Give back the exact lines spanning from the line with "doc.recompute()" to the line with "for node in", with both of those lines included and no others.

→ **INFORMATION SUPPLIED**
= = = = =
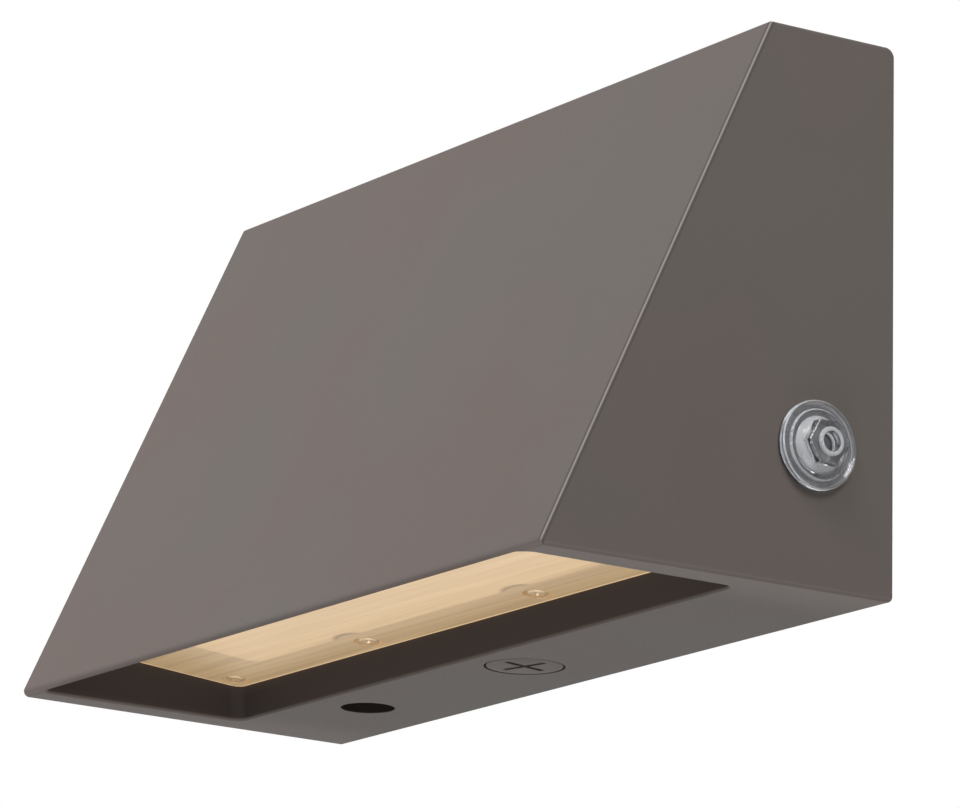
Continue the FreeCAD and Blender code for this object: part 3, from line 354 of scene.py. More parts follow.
def plainFinish(name):
    look = plainFinishes[name]
    material, tree, shader = startMaterial(name)
    stretch = look.get("stretch", (1, 1, 1))
    patches = noise(tree, look["patch"], detail=3.0, stretch=stretch)
    patches = remap(tree, patches, *patchRange)
    feed(tree, shader.inputs["Base Color"], mixColour(tree, patches, look["colour"], look["shade"]))
    grain = noise(tree, look["grain"], detail=3.0, stretch=stretch)
    feed(tree, shader.inputs["Roughness"], remap(tree, grain, *noiseRange, *look["rough"]))
    bumped(tree, shader, grain, look["depth"])
    setSockets(shader, look.get("sockets", {}))
    return material


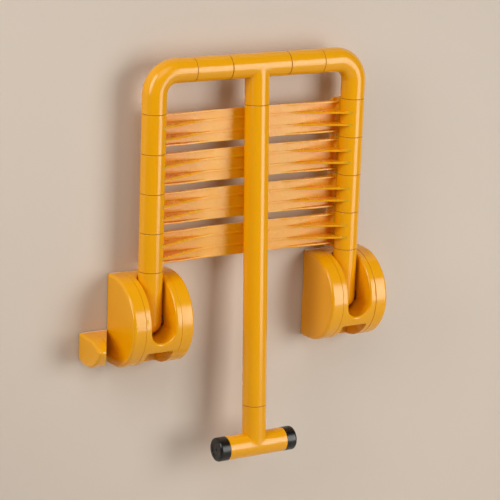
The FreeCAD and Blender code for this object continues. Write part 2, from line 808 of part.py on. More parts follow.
def slat_gaps(body):
    """Half of the round-ended gap to the next slat, cut from each long edge."""
    gap = "(slat_pitch/2 - slat_width/2)"
    reach = f"({ARM} - gap_end)"
    cuts = new_sketch(body, "XZ_Plane")
    for sign, turn in (("", ()), ("-", ("left",))):
        middle, edge, beyond = f"{sign}slat_pitch/2", f"{sign}slat_width/2", f"{sign}(slat_pitch/2 + 2)"
        outline(
            cuts,
            [
                (f"-{reach}", middle, gap, *turn),
                (f"-{reach}", beyond),
                (reach, beyond),
                (reach, middle),
                (f"{reach} - {gap}", edge, gap, *turn),
                (f"-{reach} + {gap}", edge),
            ],
        )
    pocket(body, cuts, both=True)


# Past the slats each arm carries on in an elbow moulding, then in a short sleeve up to the leg's tee.
def elbow_sleeve(side, sign, turn):
    low = f"({SLATS_TOP} + ring_thick/2)"
    body = new_body(f"{side}_elbow_sleeve", "0", "-wall_offset")
    path = new_sketch(body, "XZ_Plane")
    outline(
        path,
        [
            (f"{sign}{ARM}", low),
            (f"{sign}{ARM}", f"{REACH} - elbow_radius"),
            (f"{sign}({ARM} - elbow_radius)", REACH, "elbow_radius", *turn),
            (f"{sign}({BAR_SEAM} + ring_thick/2)", REACH),
        ],
        closed=False,
    )
    section = new_sketch(body, "XY_Plane", low)
    circle(circle(section, TUBE, f"{sign}{ARM}"), BORE, f"{sign}{ARM}")
    pipe(body, section, path)


def bar_sleeve(side, sign):
    body = new_body(f"{side}_bar_sleeve", "0", "-wall_offset", REACH)
    start = "(tee_half + ring_thick/2)" if sign > 0 else f"-({BAR_SEAM} - ring_thick/2)"
    section = circle(circle(new_sketch(body, "YZ_Plane", start), TUBE), BORE)
    pad(body, section, f"{BAR_SEAM} - tee_half - ring_thick")


# Thin rings part the mouldings on the core, five up each arm and four along the front bar.
def seat_spacer_rings():
    body = new_body("seat_spacer_rings", "0", "-wall_offset")
    for index in range(SLAT_COUNT + 1):
        rings = new_sketch(body, "XY_Plane", f"knuckle_top + {index}*slat_pitch")
        for across in (ARM, f"-{ARM}"):
            circle(circle(rings, RING, across), BORE, across)
        pad(body, rings, "ring_thick", both=True)
    for across in ("tee_half", "-tee_half", BAR_SEAM, f"-{BAR_SEAM}"):
        ring = new_sketch(body, "YZ_Plane", across)
        circle(circle(ring, RING, "0", REACH), BORE, "0", REACH)
        pad(body, ring, "ring_thick", both=True)


seat_core_tube()
for side, place, sign, turn in (("left", f"-{ARM}", "-", ()), ("right", ARM, "", ("left",))):
    arm_knuckle(side, place)
    elbow_sleeve(side, sign, turn)
    bar_sleeve(side, -1 if sign else 1)
for index in range(1, SLAT_COUNT + 1):
    seat_slat(index)
seat_spacer_rings()


# The leg swings on the front bar. Each of its pieces is modelled hanging straight down from the bar's axis,
# then leant out as far as the tall ribs of the top slat push it.
TEE_END = "(tee_half - ring_thick/2 - run_gap)"
LEG_SEAMS = ("tee_drop", "(leg_length - foot_rise)")
FIXINGS = ("(tee_drop - fixing_drop)", "(leg_length - foot_rise + fixing_drop)")
TEE_BUSH = f"({CORE} + run_fit + tee_bush_wall)"
FOOT_BORE = f"({BORE} + foot_bore_step)"
LEG_CORE_TOP = f"({TEE_BUSH} + 2.5)"
LEG_CORE_END = f"(leg_length - {FOOT_BORE} - foot_skin)"
HEAD_SEAT = f"({TUBE} - fixing_seat)"
# A tee's branch is a hair thinner than its bar, as moulded tees are where two cores meet.
BRANCH = f"({TUBE} - branch_step)"


def leg_body(label):
    body = new_body(label, "0", "-wall_offset", REACH)
    lean = FreeCAD.Rotation(FreeCAD.Vector(-1, 0, 0), number(LEG_LEAN))
    body.Placement = FreeCAD.Placement(body.Placement.Base, lean)
    body.setExpression(".Placement.Rotation.Angle", formula(LEG_LEAN))
    return body


def leg_tube(body, outer, inner, top, end):
    """A tube down the leg between two distances below the bar."""
    section = circle(circle(new_sketch(body, "XY_Plane", f"-{end}"), outer), inner)
    return pad(body, section, f"{end} - {top}")


def fixing_hole(body, drop, headroom):
    """A hole in the wall-side half of the leg for the screw that holds a tee on the core."""
    middle = f"-{drop}"
    hole = circle(new_sketch(body, "XZ_Plane"), "fixing_shank/2 + core_fit", "0", middle)
    pocket(body, hole, f"{TUBE} + 1")
    if headroom:
        seat = new_sketch(body, "XZ_Plane", f"-{HEAD_SEAT}")
        circle(seat, "fixing_head/2 + core_fit", "0", middle)
        pocket(body, seat, "fixing_seat + 1")


def leg_top_tee():
    body = leg_body("leg_top_tee")
    pad(body, circle(new_sketch(body, "YZ_Plane"), TUBE), f"2*{TEE_END}", both=True)
    seam = "(tee_drop - ring_thick/2)"
    pad(body, circle(new_sketch(body, "XY_Plane", f"-{seam}"), BRANCH), seam)
    pocket(body, circle(new_sketch(body, "YZ_Plane"), TEE_BUSH), both=True)
    branch = circle(new_sketch(body, "XY_Plane", f"-{seam}"), BORE)
    pocket(body, branch, f"{seam} - {LEG_CORE_TOP} + core_fit", front=True)
    fixing_hole(body, FIXINGS[0], True)
    bushes = leg_body("leg_hinge_bushes")
    for offset, back in ((f"{TEE_END} - tee_bush_length", False), (f"-({TEE_END} - tee_bush_length)", True)):
        ring = circle(circle(new_sketch(bushes, "YZ_Plane", offset), TEE_BUSH), f"({CORE} + run_fit)")
        pad(bushes, ring, "tee_bush_length", back=back)


def foot_tee():
    body = leg_body("foot_tee")
    bar = circle(new_sketch(body, "YZ_Plane"), TUBE, "0", "-leg_length")
    pad(body, bar, "2*tee_half", both=True)
    rise = "(foot_rise - ring_thick/2)"
    pad(body, circle(new_sketch(body, "XY_Plane", "-leg_length"), BRANCH), rise)
    bore = circle(new_sketch(body, "YZ_Plane"), FOOT_BORE, "0", "-leg_length")
    pocket(body, bore, both=True)
    branch = circle(new_sketch(body, "XY_Plane", f"-{LEG_CORE_END} - core_fit"), BORE)
    pocket(body, branch, "leg_length", front=True)
    fixing_hole(body, FIXINGS[1], True)


# A rubber cap plugs each end of the foot. Its rim is round, and its end is dished with a dot in the middle.
def foot_cap(side, sign):
    body = leg_body(f"{side}_foot_cap")
    start = "tee_half" if sign > 0 else "-tee_half"
    end = "(tee_half + foot_cap_length)" if sign > 0 else "-(tee_half + foot_cap_length)"
    disc = circle(new_sketch(body, "YZ_Plane", start), "foot_cap_dia/2", "0", "-leg_length")
    pad(body, disc, "foot_cap_length", back=sign < 0)
    face = number(end)
    soften(body, "foot_cap_round", lambda edge, middle: near(middle.x, face))
    dish = circle(new_sketch(body, "YZ_Plane", end), "foot_dish_dia/2", "0", "-leg_length")
    pocket(body, circle(dish, "foot_dot_dia/2", "0", "-leg_length"), "foot_dish_depth", front=sign < 0)
    spigot = circle(new_sketch(body, "YZ_Plane", start), FOOT_BORE, "0", "-leg_length")
    pad(body, spigot, "foot_spigot", back=sign > 0)


def leg_fixing_screws():
    body = leg_body("leg_fixing_screws")
    for drop in FIXINGS:
        shank = circle(new_sketch(body, "XZ_Plane", f"-{HEAD_SEAT}"), "fixing_shank/2", "0", f"-{drop}")
        pad(body, shank, f"{HEAD_SEAT} - {CORE} + core_wall + 1.5")
        head = circle(new_sketch(body, "XZ_Plane", f"-{HEAD_SEAT}"), "fixing_head/2", "0", f"-{drop}")
        pad(body, head, "fixing_head_thick", back=True)
    head_top = number(f"{HEAD_SEAT} + fixing_head_thick")
    soften(body, "fixing_head_round", lambda edge, middle: near(middle.y, head_top))
    for drop in FIXINGS:
        top = new_sketch(body, "XZ_Plane", f"-({HEAD_SEAT} + fixing_head_thick)")
        pocket(body, hexagon(top, "fixing_socket", f"-{drop}"), "fixing_socket_depth", front=True)


leg_top_tee()
leg_core = leg_body("leg_core_tube")
leg_tube(leg_core, CORE, f"({CORE} - core_wall)", LEG_CORE_TOP, LEG_CORE_END)
for drop in FIXINGS:
    fixing_hole(leg_core, drop, False)
leg_tube(leg_body("leg_sleeve"), TUBE, BORE, "(tee_drop + ring_thick/2)", f"({LEG_SEAMS[1]} - ring_thick/2)")
foot_tee()
foot_cap("left", -1)
foot_cap("right", 1)
leg_rings = leg_body("leg_spacer_rings")
for seam in LEG_SEAMS:
    leg_tube(leg_rings, RING, BORE, f"({seam} - ring_thick/2)", f"({seam} + ring_thick/2)")
leg_fixing_screws()

doc.recompute()
for item in doc.Objects:
    if "Invalid" in item.State or "Error" in item.State:
        raise RuntimeError(f"{item.Label} is in the state {item.State}")

os.makedirs("parts", exist_ok=True)
for body in doc.Objects:
    if body.TypeId != "PartDesign::Body":
        continue
    if body.Shape.isNull() or not body.Shape.isValid() or not body.Shape.Solids:
        raise RuntimeError(f"{body.Label} has no sound solid")
    body.Shape.exportStep(f"parts/{body.Label}.step")
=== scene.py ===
"""Fold down wall seat, folded up against the wall.

Each section below is one piece, or one group of like pieces, in the order in which the seat is put
together: wall brackets, side block, seat frame, slats, leg and foot, then the room around it. The wall is
Y = 0, the room lies towards -Y, and the hinge axis is at the height Z = 0. Pieces are sized in millimetres;
materials, room, camera and lamps in metres. Words such as out, up and across mean -Y, Z and X.
"""
import math

import bmesh
import bpy
import numpy as np
from mathutils import Matrix


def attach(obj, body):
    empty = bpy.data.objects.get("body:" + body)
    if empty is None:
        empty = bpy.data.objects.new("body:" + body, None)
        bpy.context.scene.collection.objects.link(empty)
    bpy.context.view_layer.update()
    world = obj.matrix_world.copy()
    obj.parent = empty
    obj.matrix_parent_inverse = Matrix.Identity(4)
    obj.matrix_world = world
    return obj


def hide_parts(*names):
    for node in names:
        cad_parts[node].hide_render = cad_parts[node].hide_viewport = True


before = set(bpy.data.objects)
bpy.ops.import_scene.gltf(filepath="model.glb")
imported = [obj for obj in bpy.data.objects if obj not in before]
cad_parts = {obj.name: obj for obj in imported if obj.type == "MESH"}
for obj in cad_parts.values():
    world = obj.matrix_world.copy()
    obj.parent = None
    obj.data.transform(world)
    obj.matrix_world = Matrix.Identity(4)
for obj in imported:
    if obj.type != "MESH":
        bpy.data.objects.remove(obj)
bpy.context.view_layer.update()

# Wall yokes, hinge bolts, nuts and washers. Stainless steel, pressed from sheet or turned from bar, and
# bolted together through the housings. Each is a merged copy of its CAD shape with its edges broken.
MM = 0.001


def linear(colour):
    """An sRGB hex colour as linear red, green, blue and alpha. A part c becomes c/12.92 up to 0.04045, and
    ((c + 0.055)/1.055)^2.4 above it."""
    parts = np.array([int(colour[place : place + 2], 16) / 255 for place in (1, 3, 5)])
    parts = np.where(parts <= 0.04045, parts / 12.92, ((parts + 0.055) / 1.055) ** 2.4)
    return (*parts.tolist(), 1.0)


def add(material, kind, inputs=None, **settings):
    """One node with its settings; an input is a value, or the output that is linked to it."""
    node = material.node_tree.nodes.new(kind)
    for name, value in settings.items():
        setattr(node, name, value)
    for name, value in (inputs or {}).items():
        if isinstance(value, bpy.types.NodeSocket):
            material.node_tree.links.new(value, node.inputs[name])
        else:
            node.inputs[name].default_value = value
    return node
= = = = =
→ **EXERCISE OUTPUT**
doc.recompute()
for item in doc.Objects:
    if "Invalid" in item.State or "Error" in item.State:
        raise RuntimeError(f"{item.Label} is in the state {item.State}")

os.makedirs("parts", exist_ok=True)
for body in doc.Objects:
    if body.TypeId != "PartDesign::Body":
        continue
    if body.Shape.isNull() or not body.Shape.isValid() or not body.Shape.Solids:
        raise RuntimeError(f"{body.Label} has no sound solid")
    body.Shape.exportStep(f"parts/{body.Label}.step")
=== scene.py ===
"""Fold down wall seat, folded up against the wall.

Each section below is one piece, or one group of like pieces, in the order in which the seat is put
together: wall brackets, side block, seat frame, slats, leg and foot, then the room around it. The wall is
Y = 0, the room lies towards -Y, and the hinge axis is at the height Z = 0. Pieces are sized in millimetres;
materials, room, camera and lamps in metres. Words such as out, up and across mean -Y, Z and X.
"""
import math

import bmesh
import bpy
import numpy as np
from mathutils import Matrix


def attach(obj, body):
    empty = bpy.data.objects.get("body:" + body)
    if empty is None:
        empty = bpy.data.objects.new("body:" + body, None)
        bpy.context.scene.collection.objects.link(empty)
    bpy.context.view_layer.update()
    world = obj.matrix_world.copy()
    obj.parent = empty
    obj.matrix_parent_inverse = Matrix.Identity(4)
    obj.matrix_world = world
    return obj


def hide_parts(*names):
    for node in names:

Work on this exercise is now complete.